Vale gives crowd big thrill

On the last ride of the Open Jump Stake event, the noted rider comes through with a winner.

JEANNA DUERSCHERL The Roanoke Times

Aaron Vale rides Electric, the last horse to compete in Thursday's Open Jumper Stake at the Roanoke Valley Horse Show, to victory, edging longtime rival Tracy Fenney.

Should you be in first place in a big money open jumper class at the Roanoke Valley Horse Show one night and there are contestants yet to leap, you have to hope one of them isn't Aaron Vale.

Atop Electric, the last of 20 horses to appear in the $7,500 Open Jumper Stake Thursday night at the Salem Civic Center, Vale assumed the role of heartbreaker yet again.

With the very fast MTM Centano and rider Tracy Fenney already through two fault-free tours and the owner of a time to beat of 24.944 seconds, Vale had his objective squarely in front of him.

Problem was he didn't have all that much faith in his horse.

"He's a young horse, only 8, I don't even know his breed," Vale said. "I bought him last fall in England. He jumps well; he does not turn too well. I didn't think I had much of a chance to catch Tracy."

Nothing like knowing the competition. Vale and Fenney have been competing against each other since they were children in Texas.

"Thirty years," Fenney said.

Vale opened up the throttle, courting disaster all the way through his first round. All the fences remained in place when he raced across the finish line.

One more abbreviated turn to decide the class. For the last time, Vale and Electric mashed the accelerator.

From time to time, a gasp was heard from the hushed gallery as it appeared the horse wasn't going to clear. He did, though, every fence. The rider gave it one last nudge across the finish line.

The clock read 24.344, winner by a hair of a steed's mane.

"I thought I could catch Evan Coluccio for second place," Vale said. "I don't know. I just kept turning and kicking. My time was faster than her's. I don't really understand why I was faster."

These sorts of last-second Vale equestrian heroics are nothing new.

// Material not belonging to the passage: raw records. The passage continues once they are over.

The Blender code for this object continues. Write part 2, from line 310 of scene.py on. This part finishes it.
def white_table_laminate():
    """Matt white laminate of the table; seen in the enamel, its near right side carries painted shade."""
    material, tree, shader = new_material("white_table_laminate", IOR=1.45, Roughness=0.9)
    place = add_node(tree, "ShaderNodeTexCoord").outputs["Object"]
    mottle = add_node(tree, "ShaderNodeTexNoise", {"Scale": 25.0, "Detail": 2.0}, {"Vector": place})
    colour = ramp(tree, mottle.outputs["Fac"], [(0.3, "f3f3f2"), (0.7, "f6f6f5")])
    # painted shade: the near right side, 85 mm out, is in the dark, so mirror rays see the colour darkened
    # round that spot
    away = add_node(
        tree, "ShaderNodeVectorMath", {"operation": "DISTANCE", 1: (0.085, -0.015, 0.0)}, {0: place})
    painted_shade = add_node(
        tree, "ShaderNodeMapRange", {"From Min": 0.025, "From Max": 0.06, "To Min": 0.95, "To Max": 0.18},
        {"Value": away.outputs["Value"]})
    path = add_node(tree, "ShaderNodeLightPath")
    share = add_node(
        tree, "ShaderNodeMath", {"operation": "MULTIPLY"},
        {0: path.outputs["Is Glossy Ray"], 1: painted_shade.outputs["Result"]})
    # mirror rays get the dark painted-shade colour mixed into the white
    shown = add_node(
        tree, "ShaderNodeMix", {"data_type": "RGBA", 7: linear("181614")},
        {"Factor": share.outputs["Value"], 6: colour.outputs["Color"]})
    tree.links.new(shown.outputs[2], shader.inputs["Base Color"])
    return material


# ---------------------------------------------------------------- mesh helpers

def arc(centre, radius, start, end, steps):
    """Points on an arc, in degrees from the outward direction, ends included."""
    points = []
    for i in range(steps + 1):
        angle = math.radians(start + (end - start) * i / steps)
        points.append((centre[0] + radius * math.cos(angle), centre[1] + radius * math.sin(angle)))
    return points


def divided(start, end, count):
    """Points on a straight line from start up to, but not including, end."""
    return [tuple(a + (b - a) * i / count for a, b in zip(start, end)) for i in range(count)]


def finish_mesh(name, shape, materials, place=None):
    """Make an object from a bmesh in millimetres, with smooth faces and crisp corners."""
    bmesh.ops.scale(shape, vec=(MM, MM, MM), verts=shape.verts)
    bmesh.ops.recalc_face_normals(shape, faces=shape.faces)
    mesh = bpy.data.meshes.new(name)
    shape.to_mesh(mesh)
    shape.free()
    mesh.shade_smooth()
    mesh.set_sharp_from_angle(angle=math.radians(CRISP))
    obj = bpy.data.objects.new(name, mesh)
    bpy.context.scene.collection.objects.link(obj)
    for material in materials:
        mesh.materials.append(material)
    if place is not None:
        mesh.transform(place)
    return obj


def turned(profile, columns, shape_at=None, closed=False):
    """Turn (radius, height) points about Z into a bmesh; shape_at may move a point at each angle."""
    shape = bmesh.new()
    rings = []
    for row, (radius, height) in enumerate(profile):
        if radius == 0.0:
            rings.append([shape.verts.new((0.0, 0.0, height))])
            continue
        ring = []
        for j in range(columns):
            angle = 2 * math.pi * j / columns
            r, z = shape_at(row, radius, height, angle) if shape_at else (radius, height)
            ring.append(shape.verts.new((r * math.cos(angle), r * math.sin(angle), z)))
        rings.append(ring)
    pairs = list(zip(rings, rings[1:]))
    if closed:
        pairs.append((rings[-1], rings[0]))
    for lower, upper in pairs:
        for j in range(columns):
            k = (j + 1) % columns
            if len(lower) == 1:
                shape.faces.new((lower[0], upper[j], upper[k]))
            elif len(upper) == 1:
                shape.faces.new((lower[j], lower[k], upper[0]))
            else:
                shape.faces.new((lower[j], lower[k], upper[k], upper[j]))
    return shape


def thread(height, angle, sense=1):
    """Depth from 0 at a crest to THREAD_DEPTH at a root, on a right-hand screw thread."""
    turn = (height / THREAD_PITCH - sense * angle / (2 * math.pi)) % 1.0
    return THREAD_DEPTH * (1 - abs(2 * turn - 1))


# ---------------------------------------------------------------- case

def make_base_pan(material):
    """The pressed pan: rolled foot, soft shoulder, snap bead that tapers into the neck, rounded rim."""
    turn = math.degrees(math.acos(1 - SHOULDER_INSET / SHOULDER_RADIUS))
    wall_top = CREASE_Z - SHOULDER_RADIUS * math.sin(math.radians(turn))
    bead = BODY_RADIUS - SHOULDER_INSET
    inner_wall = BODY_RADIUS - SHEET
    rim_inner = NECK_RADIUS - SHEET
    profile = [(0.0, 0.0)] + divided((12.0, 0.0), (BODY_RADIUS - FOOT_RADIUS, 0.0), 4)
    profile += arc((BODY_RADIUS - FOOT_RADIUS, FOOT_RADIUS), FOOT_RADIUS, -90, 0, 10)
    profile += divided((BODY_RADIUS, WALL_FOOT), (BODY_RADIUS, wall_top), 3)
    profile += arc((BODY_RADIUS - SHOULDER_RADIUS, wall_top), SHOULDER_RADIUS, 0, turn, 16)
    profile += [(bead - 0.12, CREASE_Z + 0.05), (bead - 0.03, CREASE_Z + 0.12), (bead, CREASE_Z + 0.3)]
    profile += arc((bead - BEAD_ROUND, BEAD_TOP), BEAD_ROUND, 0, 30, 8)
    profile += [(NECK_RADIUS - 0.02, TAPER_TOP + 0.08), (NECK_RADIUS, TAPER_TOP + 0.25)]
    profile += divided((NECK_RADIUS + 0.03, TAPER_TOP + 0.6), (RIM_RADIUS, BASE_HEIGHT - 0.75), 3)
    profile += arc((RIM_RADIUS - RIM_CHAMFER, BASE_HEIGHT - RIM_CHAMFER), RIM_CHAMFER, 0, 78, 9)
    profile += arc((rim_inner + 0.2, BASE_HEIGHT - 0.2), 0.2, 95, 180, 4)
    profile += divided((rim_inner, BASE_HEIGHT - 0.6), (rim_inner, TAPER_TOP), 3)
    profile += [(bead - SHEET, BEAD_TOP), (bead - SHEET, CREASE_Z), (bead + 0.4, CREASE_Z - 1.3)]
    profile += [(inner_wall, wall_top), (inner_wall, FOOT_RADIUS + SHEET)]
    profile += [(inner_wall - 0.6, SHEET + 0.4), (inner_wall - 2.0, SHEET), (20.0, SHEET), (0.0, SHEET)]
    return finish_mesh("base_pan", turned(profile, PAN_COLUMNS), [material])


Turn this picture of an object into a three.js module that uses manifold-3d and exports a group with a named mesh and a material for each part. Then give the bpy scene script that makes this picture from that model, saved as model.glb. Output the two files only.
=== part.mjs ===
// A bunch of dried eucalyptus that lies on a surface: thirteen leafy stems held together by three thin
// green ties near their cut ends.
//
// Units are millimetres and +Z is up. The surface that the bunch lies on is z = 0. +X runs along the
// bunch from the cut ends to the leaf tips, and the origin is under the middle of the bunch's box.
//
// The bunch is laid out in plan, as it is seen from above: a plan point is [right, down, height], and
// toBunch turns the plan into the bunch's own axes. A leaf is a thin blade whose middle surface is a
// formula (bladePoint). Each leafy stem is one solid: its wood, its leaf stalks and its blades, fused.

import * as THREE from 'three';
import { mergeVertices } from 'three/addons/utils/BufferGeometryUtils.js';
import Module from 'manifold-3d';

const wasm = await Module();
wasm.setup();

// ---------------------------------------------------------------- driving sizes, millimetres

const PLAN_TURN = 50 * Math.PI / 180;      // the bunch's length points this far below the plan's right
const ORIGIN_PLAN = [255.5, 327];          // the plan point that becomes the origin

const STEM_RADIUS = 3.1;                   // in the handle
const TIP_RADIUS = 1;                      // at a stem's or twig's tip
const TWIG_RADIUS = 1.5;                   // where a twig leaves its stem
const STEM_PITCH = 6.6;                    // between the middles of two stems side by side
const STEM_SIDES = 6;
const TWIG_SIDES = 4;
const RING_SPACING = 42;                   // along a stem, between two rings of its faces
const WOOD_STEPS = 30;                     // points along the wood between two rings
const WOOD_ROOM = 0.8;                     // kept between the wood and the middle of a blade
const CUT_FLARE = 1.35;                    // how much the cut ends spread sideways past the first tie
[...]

The most successful rider in Grand Prix of Roanoke history, Vale has won that event nine times, producing the top ride with the last horse showing more than once.

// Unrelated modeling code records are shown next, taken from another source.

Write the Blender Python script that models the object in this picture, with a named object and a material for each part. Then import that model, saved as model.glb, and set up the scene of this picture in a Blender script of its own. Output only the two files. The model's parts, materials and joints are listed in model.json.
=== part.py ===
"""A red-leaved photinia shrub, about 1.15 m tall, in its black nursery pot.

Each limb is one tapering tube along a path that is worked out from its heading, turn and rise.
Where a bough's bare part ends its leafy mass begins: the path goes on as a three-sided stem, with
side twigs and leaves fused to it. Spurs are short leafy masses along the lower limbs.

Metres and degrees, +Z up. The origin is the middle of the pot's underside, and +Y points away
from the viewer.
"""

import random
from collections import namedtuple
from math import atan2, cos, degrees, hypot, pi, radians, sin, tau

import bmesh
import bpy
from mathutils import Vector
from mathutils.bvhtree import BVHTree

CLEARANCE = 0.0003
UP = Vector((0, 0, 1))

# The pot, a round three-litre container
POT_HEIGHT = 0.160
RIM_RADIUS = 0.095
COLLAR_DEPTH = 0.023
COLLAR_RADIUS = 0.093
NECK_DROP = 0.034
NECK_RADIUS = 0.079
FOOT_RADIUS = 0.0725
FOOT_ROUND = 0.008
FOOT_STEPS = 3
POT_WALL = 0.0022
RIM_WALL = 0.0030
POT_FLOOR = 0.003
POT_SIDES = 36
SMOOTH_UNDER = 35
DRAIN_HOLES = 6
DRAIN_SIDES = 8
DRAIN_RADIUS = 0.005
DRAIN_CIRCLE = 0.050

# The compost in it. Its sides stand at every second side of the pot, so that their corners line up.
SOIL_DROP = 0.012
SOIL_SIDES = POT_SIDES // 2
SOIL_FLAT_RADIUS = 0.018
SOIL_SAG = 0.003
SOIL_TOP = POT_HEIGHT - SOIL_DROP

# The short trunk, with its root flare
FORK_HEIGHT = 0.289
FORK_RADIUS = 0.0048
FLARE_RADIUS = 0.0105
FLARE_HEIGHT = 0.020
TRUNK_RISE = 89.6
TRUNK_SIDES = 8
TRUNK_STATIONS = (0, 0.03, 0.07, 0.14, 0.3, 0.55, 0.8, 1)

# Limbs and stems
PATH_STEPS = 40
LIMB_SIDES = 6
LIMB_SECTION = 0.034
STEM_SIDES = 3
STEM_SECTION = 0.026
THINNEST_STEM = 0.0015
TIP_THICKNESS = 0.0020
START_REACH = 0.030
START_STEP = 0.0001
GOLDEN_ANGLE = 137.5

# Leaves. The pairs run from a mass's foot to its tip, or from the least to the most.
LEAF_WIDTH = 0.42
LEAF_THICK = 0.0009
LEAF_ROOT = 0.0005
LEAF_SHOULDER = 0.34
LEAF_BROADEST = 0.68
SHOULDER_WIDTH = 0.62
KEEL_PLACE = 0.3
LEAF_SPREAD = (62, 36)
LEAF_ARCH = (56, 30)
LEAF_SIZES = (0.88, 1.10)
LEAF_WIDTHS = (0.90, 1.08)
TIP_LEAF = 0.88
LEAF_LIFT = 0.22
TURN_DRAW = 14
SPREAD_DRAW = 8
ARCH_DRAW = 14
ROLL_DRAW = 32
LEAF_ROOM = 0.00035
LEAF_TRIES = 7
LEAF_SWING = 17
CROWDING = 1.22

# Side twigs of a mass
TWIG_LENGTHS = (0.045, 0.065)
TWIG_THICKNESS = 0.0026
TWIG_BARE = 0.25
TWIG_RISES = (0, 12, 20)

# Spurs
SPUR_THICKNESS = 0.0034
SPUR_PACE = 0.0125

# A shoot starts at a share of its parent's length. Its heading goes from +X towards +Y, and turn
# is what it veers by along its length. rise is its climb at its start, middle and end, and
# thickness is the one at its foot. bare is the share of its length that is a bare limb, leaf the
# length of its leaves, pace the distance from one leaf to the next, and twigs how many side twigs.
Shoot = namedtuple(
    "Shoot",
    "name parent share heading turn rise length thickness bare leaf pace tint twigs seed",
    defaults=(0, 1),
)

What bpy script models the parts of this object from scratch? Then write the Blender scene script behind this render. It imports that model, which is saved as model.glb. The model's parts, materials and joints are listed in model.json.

Absent last year, Vale returns to Saturday night's Prix, the capper of the 37th Roanoke Valley Horse Show.

Vale's share of Thursday night's purse was $1,800. Fenney, riding at this show this week for the first time, earned $1,500.

Fenney had nothing but admiration for her second-place finisher.

"He was fabulous," said Fenney, who is from Flower Mound, Texas. "He's a big horse and he turns really tight. He did everything I asked him to, and I couldn't have asked him to do any more. I was really happy with him."

Fenney also had a successful run aboard S&L Willie, the fourth-place horse. Vale's second horse in the class, Danacar, was good for seventh.

Also in the money were Dare Devil and Evan Coluccio in third; Mary Lisa Leffler and Gerona 92 in fifth; Kimber with Joe Fargis up in sixth; and Hillary Simpson riding Annismindes Caesar in eighth.

First time on the civic center's tight track didn't seem to be an issue for Fenney.

"We're used to small rings," she said. "That's what everyone told us when we were talking about coming here: The ring's really tiny, the warm-up area is very small. That's fine for us."